ProSMART<sup>1</sup> [8] is a fully parametrizable NoC router design written in SystemVerilog, integrated with a module that supports multihop bypass. The NoC is configurable with many state-of-the-art features such as virtual channels, virtual networks, hard-built-in QoS, multicast, multihop bypass, different routing algorithms, and network typologies.

ProSMART allows injected flits to skip multiple routers in a dimension within a single cycle, resulting in a drastic latency reduction. The system employs the  $HPC_{Max}$  parameter to define the maximum multihop length; in a  $4\times4$ 

mesh,  $HPC_{Max}$  varies from 1 to 3. This allows to model both a traditional mesh and one with multihop bypass. The effectiveness of ProSMART is only evaluated in [8] using synthetic traffic patterns, and it lacks empirical evaluations using realistic traffic patterns. This work employs ProSMART as a use-case to validate the proposed evaluation methodology.

# III. SYNFULL-RTL INTEGRATION AND ANALYSIS OF LIMITATIONS

This section introduces the integration of SynFull with an RTL NoC model to support realistic RTL simulations. It follows with an analysis of the main limitations of SynFull.

### A. Integration of ProSMART with SynFull

The ProSMART GUI provides a set of automation toolset that generates a simulation model for any custom-defined NoC model and also integrates several tools to facilitate performance evaluation. This section discusses two tools used for integration with SynFull: Questasim, and Verilator.

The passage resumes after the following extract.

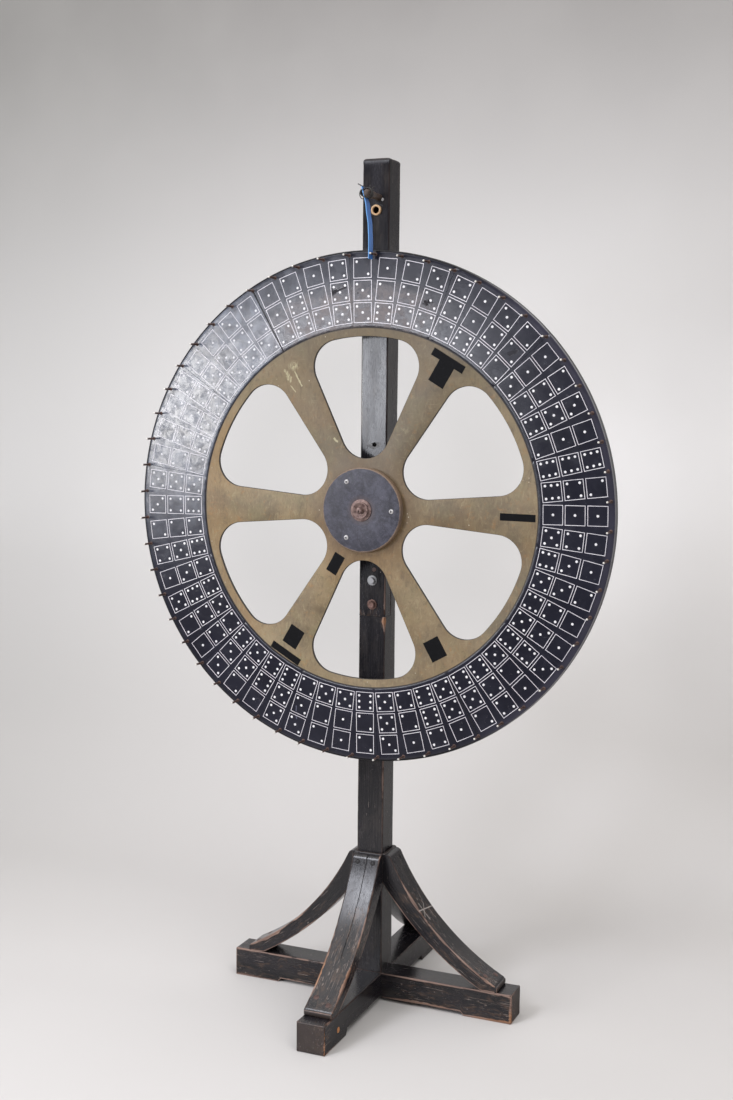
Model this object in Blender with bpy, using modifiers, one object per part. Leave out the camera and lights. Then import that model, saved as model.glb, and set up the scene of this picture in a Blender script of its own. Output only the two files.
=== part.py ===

- 1) Questasim: It works directly on RTL code and uses the DPI functions to work with foreign programming languages like C++. The C++ module is compiled separately as a shared binary and the location is passed to Questasim with a flag, so it can find the binary at simulation time. This tool was used in the first approach to SynFull and it was decided to keep the socket communication. The DPI function has two parts, one is software and another one is RTL code. In software, receiving packets from the socket is handled and the packets are mapped on a direct connection to the RTL part of the DPI function, where we have ports for all the input queues where each packet is divided into flits.
- 2) Verilator: It converts the NoC RTL code to an equivalent cycle-accurate C++ model using Verilator simulator. Then it allocates three different software-based queues for each NoC's endpoint namely as injection, traversal, and ejection queues. These queues keep the desired traffic packets' information such as injection timestamp, the destination node address, and packet size in flits. The simulation model monitors the injection queues and feeds a corresponding packet to the NoC according to injection timestamp and NoC credit availability. Injected packets are moved to traversal queues and remain there until their corresponding packets reach their destination. At ejection time, packets are transferred to ejection queues. The simulation model collects several statistical information during the simulation and reports the performance results at the end of the simulation.

The ProSMART baseline simulation model can be effortlessly adopted with any existing traffic generator model such as Netrace or SynFull libraries. The integration is straightforward, and it only requires the mapping of injection/ejection functions from the traffic generator library to the ProSMART softwarebased injection/ejection queues.

For the following analysis and results, the version with Verilator is used, because it allows the execution of multiple simulations in parallel without license restrictions.

<sup>&</sup>lt;sup>1</sup>https://github.com/amonemi/ProNoC



Fig. 2. Variability observed in the simulation results of 10 million cycles (20 macro-phase iterations) using the original SynFull running the Barnes model.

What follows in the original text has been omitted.